====== RAW RECORDS

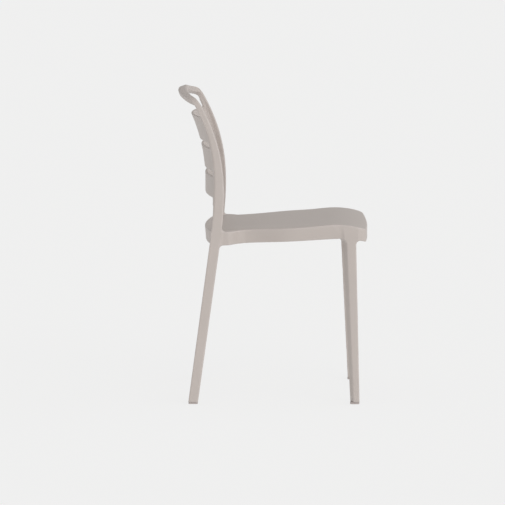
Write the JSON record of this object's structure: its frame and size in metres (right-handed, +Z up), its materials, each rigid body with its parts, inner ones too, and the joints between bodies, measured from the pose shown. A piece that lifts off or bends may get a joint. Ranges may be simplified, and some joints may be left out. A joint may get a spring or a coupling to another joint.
{
  "type": "stacking chair",
  "caption": "Armless stacking chair with a moulded seat, tapered legs, bowed back slats and an arched top rail to carry it by.",
  "frame": {"origin": "on the floor, under the middle of the chair's bounding box", "axes": "+X to the front of the seat, +Y to the sitter's left, +Z up"},
  "size_m": [0.4938, 0.4498, 0.8079],
  "materials": {
    "moulding": "fine matt moulded texture, dove grey",
    "glide": "matt, much the colour of the chair"
  },
  "bodies": {
    "root": {"front_skirt": "moulding", "left_back_stile": "moulding", "left_front_foot_glide": "glide", "left_front_leg": "moulding", "left_rear_foot_glide": "glide", "left_rear_leg": "moulding", "left_side_skirt": "moulding", "lower_back_slat": "moulding", "middle_back_slat": "moulding", "rear_skirt": "moulding", "right_back_stile": "moulding", "right_front_foot_glide": "glide", "right_front_leg": "moulding", "right_rear_foot_glide": "glide", "right_rear_leg": "moulding", "right_side_skirt": "moulding", "seat_pan": "moulding", "top_rail": "moulding", "under_seat_ribs": "moulding", "upper_back_slat": "moulding"}
  },
  "joints": []
}
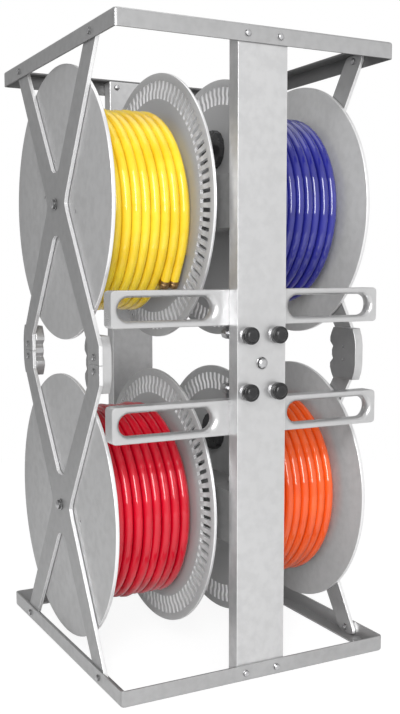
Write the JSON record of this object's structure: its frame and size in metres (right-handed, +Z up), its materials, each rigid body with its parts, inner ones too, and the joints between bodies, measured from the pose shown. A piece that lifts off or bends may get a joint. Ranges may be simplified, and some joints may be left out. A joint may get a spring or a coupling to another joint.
{
  "type": "fire hose reel",
  "caption": "Free-standing rack with hose reels on through axles, slotted hose guides and turn knobs that lock the slotted flanges.",
  "frame": {"origin": "middle of the overall width and depth, on the floor", "axes": "+Z up, -Y to the front where the upright with the knobs and the hose guides is, +X to the right of someone who faces the front"},
  "size_m": [0.47, 0.513, 0.96],
  "materials": {
    "satin": "satin brushed",
    "steel": "bright",
    "black": "matt black",
    "brass": "dull",
    "yellow": "glossy yellow hose",
    "blue": "glossy blue hose",
    "red": "glossy red hose",
    "orange": "glossy orange hose"
  },
  "bodies": {
    "frame": {"top_ring": "satin", "bottom_ring": "satin", "front_upright": "satin", "rear_upright": "satin", "x_frame_upper_left": "satin", "x_frame_lower_left": "satin", "splice_plate_front_left": "satin", "splice_plate_rear_left": "satin", "x_frame_upper_right": "satin", "x_frame_lower_right": "satin", "splice_plate_front_right": "satin", "splice_plate_rear_right": "satin", "hose_guide_upper_left": "satin", "hose_guide_lower_left": "satin", "hose_guide_upper_right": "satin", "hose_guide_lower_right": "satin", "axle_beam_upper": "satin", "axle_upper": "steel", "axle_nut_upper_left": "steel", "axle_nut_upper_right": "steel", "axle_beam_lower": "satin", "axle_lower": "steel", "axle_nut_lower_left": "steel", "axle_nut_lower_right": "steel", "centre_bolt": "steel", "drag_block_upper": "black", "drag_block_lower": "black"},
    "yellow_reel": {"yellow_outer_flange": "satin", "yellow_slotted_flange": "satin", "yellow_drum": "satin", "yellow_hose_core": "yellow", "yellow_hose_turns_a": "yellow", "yellow_hose_turns_b": "yellow", "yellow_ferrule_a": "brass", "yellow_ferrule_b": "brass"},
    "yellow_lock": {"yellow_lock_rod": "steel", "yellow_lock_knob": "black"},
    "blue_reel": {"blue_outer_flange": "satin", "blue_slotted_flange": "satin", "blue_drum": "satin", "blue_hose_core": "blue", "blue_hose_turns": "blue"},
    "blue_lock": {"blue_lock_rod": "steel", "blue_lock_knob": "black"},
    "red_reel": {"red_outer_flange": "satin", "red_slotted_flange": "satin", "red_drum": "satin", "red_hose_core": "red", "red_hose_turns": "red"},
    "red_lock": {"red_lock_rod": "steel", "red_lock_knob": "black"},
    "orange_reel": {"orange_outer_flange": "satin", "orange_slotted_flange": "satin", "orange_drum": "satin", "orange_hose_core": "orange", "orange_hose_turns": "orange"},
    "orange_lock": {"orange_lock_rod": "steel", "orange_lock_knob": "black"}
  },
  "joints": [
    {"name": "yellow_reel_spin", "type": "hinge", "parent": "frame", "child": "yellow_reel", "pos_m": [0, 0.0075, 0.718], "axis": [1, 0, 0], "continuous": true},
    {"name": "blue_reel_spin", "type": "hinge", "parent": "frame", "child": "blue_reel", "pos_m": [0, 0.0075, 0.718], "axis": [1, 0, 0], "continuous": true},
    {"name": "red_reel_spin", "type": "hinge", "parent": "frame", "child": "red_reel", "pos_m": [0, 0.0075, 0.242], "axis": [1, 0, 0], "continuous": true},
    {"name": "orange_reel_spin", "type": "hinge", "parent": "frame", "child": "orange_reel", "pos_m": [0, 0.0075, 0.242], "axis": [1, 0, 0], "continuous": true},
    {"name": "yellow_lock_turn", "type": "hinge", "parent": "frame", "child": "yellow_lock", "pos_m": [-0.0245, 0.0075, 0.5215], "axis": [0, -1, 0], "range_deg": [0, 17]},
    {"name": "blue_lock_turn", "type": "hinge", "parent": "frame", "child": "blue_lock", "pos_m": [0.0245, 0.0075, 0.5215], "axis": [0, 1, 0], "range_deg": [0, 17]},
    {"name": "red_lock_turn", "type": "hinge", "parent": "frame", "child": "red_lock", "pos_m": [-0.0245, 0.0075, 0.4385], "axis": [0, 1, 0], "range_deg": [0, 17]},
    {"name": "orange_lock_turn", "type": "hinge", "parent": "frame", "child": "orange_lock", "pos_m": [0.0245, 0.0075, 0.4385], "axis": [0, -1, 0], "range_deg": [0, 17]}
  ]
}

============

BRIEF: Every record above needs to be repeated word for word.

WORKED SOLUTION:
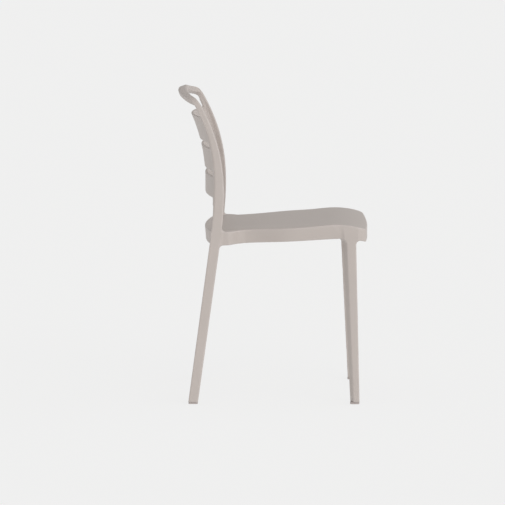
Write the JSON record of this object's structure: its frame and size in metres (right-handed, +Z up), its materials, each rigid body with its parts, inner ones too, and the joints between bodies, measured from the pose shown. A piece that lifts off or bends may get a joint. Ranges may be simplified, and some joints may be left out. A joint may get a spring or a coupling to another joint.
{
  "type": "stacking chair",
  "caption": "Armless stacking chair with a moulded seat, tapered legs, bowed back slats and an arched top rail to carry it by.",
  "frame": {"origin": "on the floor, under the middle of the chair's bounding box", "axes": "+X to the front of the seat, +Y to the sitter's left, +Z up"},
  "size_m": [0.4938, 0.4498, 0.8079],
  "materials": {
    "moulding": "fine matt moulded texture, dove grey",
    "glide": "matt, much the colour of the chair"
  },
  "bodies": {
    "root": {"front_skirt": "moulding", "left_back_stile": "moulding", "left_front_foot_glide": "glide", "left_front_leg": "moulding", "left_rear_foot_glide": "glide", "left_rear_leg": "moulding", "left_side_skirt": "moulding", "lower_back_slat": "moulding", "middle_back_slat": "moulding", "rear_skirt": "moulding", "right_back_stile": "moulding", "right_front_foot_glide": "glide", "right_front_leg": "moulding", "right_rear_foot_glide": "glide", "right_rear_leg": "moulding", "right_side_skirt": "moulding", "seat_pan": "moulding", "top_rail": "moulding", "under_seat_ribs": "moulding", "upper_back_slat": "moulding"}
  },
  "joints": []
}
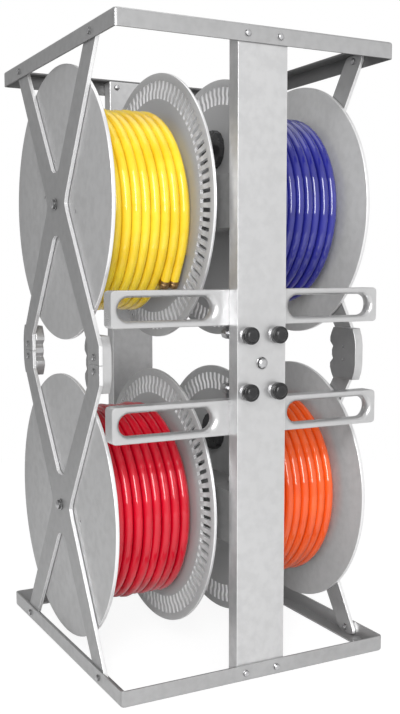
Write the JSON record of this object's structure: its frame and size in metres (right-handed, +Z up), its materials, each rigid body with its parts, inner ones too, and the joints between bodies, measured from the pose shown. A piece that lifts off or bends may get a joint. Ranges may be simplified, and some joints may be left out. A joint may get a spring or a coupling to another joint.
{
  "type": "fire hose reel",
  "caption": "Free-standing rack with hose reels on through axles, slotted hose guides and turn knobs that lock the slotted flanges.",
  "frame": {"origin": "middle of the overall width and depth, on the floor", "axes": "+Z up, -Y to the front where the upright with the knobs and the hose guides is, +X to the right of someone who faces the front"},
  "size_m": [0.47, 0.513, 0.96],
  "materials": {
    "satin": "satin brushed",
    "steel": "bright",
    "black": "matt black",
    "brass": "dull",
    "yellow": "glossy yellow hose",
    "blue": "glossy blue hose",
    "red": "glossy red hose",
    "orange": "glossy orange hose"
  },
  "bodies": {
    "frame": {"top_ring": "satin", "bottom_ring": "satin", "front_upright": "satin", "rear_upright": "satin", "x_frame_upper_left": "satin", "x_frame_lower_left": "satin", "splice_plate_front_left": "satin", "splice_plate_rear_left": "satin", "x_frame_upper_right": "satin", "x_frame_lower_right": "satin", "splice_plate_front_right": "satin", "splice_plate_rear_right": "satin", "hose_guide_upper_left": "satin", "hose_guide_lower_left": "satin", "hose_guide_upper_right": "satin", "hose_guide_lower_right": "satin", "axle_beam_upper": "satin", "axle_upper": "steel", "axle_nut_upper_left": "steel", "axle_nut_upper_right": "steel", "axle_beam_lower": "satin", "axle_lower": "steel", "axle_nut_lower_left": "steel", "axle_nut_lower_right": "steel", "centre_bolt": "steel", "drag_block_upper": "black", "drag_block_lower": "black"},
    "yellow_reel": {"yellow_outer_flange": "satin", "yellow_slotted_flange": "satin", "yellow_drum": "satin", "yellow_hose_core": "yellow", "yellow_hose_turns_a": "yellow", "yellow_hose_turns_b": "yellow", "yellow_ferrule_a": "brass", "yellow_ferrule_b": "brass"},
    "yellow_lock": {"yellow_lock_rod": "steel", "yellow_lock_knob": "black"},
    "blue_reel": {"blue_outer_flange": "satin", "blue_slotted_flange": "satin", "blue_drum": "satin", "blue_hose_core": "blue", "blue_hose_turns": "blue"},
    "blue_lock": {"blue_lock_rod": "steel", "blue_lock_knob": "black"},
    "red_reel": {"red_outer_flange": "satin", "red_slotted_flange": "satin", "red_drum": "satin", "red_hose_core": "red", "red_hose_turns": "red"},
    "red_lock": {"red_lock_rod": "steel", "red_lock_knob": "black"},
    "orange_reel": {"orange_outer_flange": "satin", "orange_slotted_flange": "satin", "orange_drum": "satin", "orange_hose_core": "orange", "orange_hose_turns": "orange"},
    "orange_lock": {"orange_lock_rod": "steel", "orange_lock_knob": "black"}
  },
  "joints": [
    {"name": "yellow_reel_spin", "type": "hinge", "parent": "frame", "child": "yellow_reel", "pos_m": [0, 0.0075, 0.718], "axis": [1, 0, 0], "continuous": true},
    {"name": "blue_reel_spin", "type": "hinge", "parent": "frame", "child": "blue_reel", "pos_m": [0, 0.0075, 0.718], "axis": [1, 0, 0], "continuous": true},
    {"name": "red_reel_spin", "type": "hinge", "parent": "frame", "child": "red_reel", "pos_m": [0, 0.0075, 0.242], "axis": [1, 0, 0], "continuous": true},
    {"name": "orange_reel_spin", "type": "hinge", "parent": "frame", "child": "orange_reel", "pos_m": [0, 0.0075, 0.242], "axis": [1, 0, 0], "continuous": true},
    {"name": "yellow_lock_turn", "type": "hinge", "parent": "frame", "child": "yellow_lock", "pos_m": [-0.0245, 0.0075, 0.5215], "axis": [0, -1, 0], "range_deg": [0, 17]},
    {"name": "blue_lock_turn", "type": "hinge", "parent": "frame", "child": "blue_lock", "pos_m": [0.0245, 0.0075, 0.5215], "axis": [0, 1, 0], "range_deg": [0, 17]},
    {"name": "red_lock_turn", "type": "hinge", "parent": "frame", "child": "red_lock", "pos_m": [-0.0245, 0.0075, 0.4385], "axis": [0, 1, 0], "range_deg": [0, 17]},
    {"name": "orange_lock_turn", "type": "hinge", "parent": "frame", "child": "orange_lock", "pos_m": [0.0245, 0.0075, 0.4385], "axis": [0, -1, 0], "range_deg": [0, 17]}
  ]
}